Edge and Miz’s impending program
Look, The Miz is a gifted orator, and having him back on Raw will benefit the show, but it’s hard to get excited about him having a match with Edge.
Even if Miz had better in-ring skills (to be fair, he’s not as bad as some of his detractors think he is, just not particularly dynamic), WWE has booked him in a way that makes him hard to take seriously as a top act, no matter how hard Edge tries to put him over in a promo (and boy, did he try). Remember, Miz is the same guy who won a grand total of TWO matches in 2020.
Sure, he got another WWE Championship reign in 2021, but even the biggest Miz apologist knows that his win was a means to move the title over to Bobby Lashley as quickly as possible. Once that business was done, it was right back to the midcard for him.
Listen, Miz is what he is at this point, and that’s fine. But for someone who only gets a handful of matches a year, building up Miz as a major opponent for Edge feels like a misstep.

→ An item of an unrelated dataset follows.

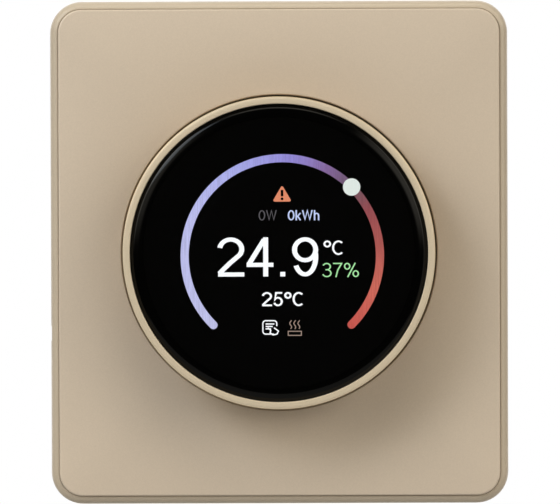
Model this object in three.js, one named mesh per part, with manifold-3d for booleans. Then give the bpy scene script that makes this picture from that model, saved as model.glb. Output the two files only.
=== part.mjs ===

Mr. McMahon/Austin Theory segments
Similar to several other names on WWE’s roster, it will never not feel icky to see Austin Theory on TV at all, let alone receiving a push. Seeing him get the dreaded “endorsed by Vince on television” push would soften the blow given the low success rate of this sort of presentation, but even then, it means you have to watch him in boring segments where he watches Raw with McMahon.
Each skit — there were three in total — progressed up the boring scale before culminating with a patented McMahon slap. Thrilling television, for sure. It’s clear WWE had no plan for this outside of “well, his first name is Austin, so let’s pair him with Vince”.
This was time that could’ve been better spent on something else.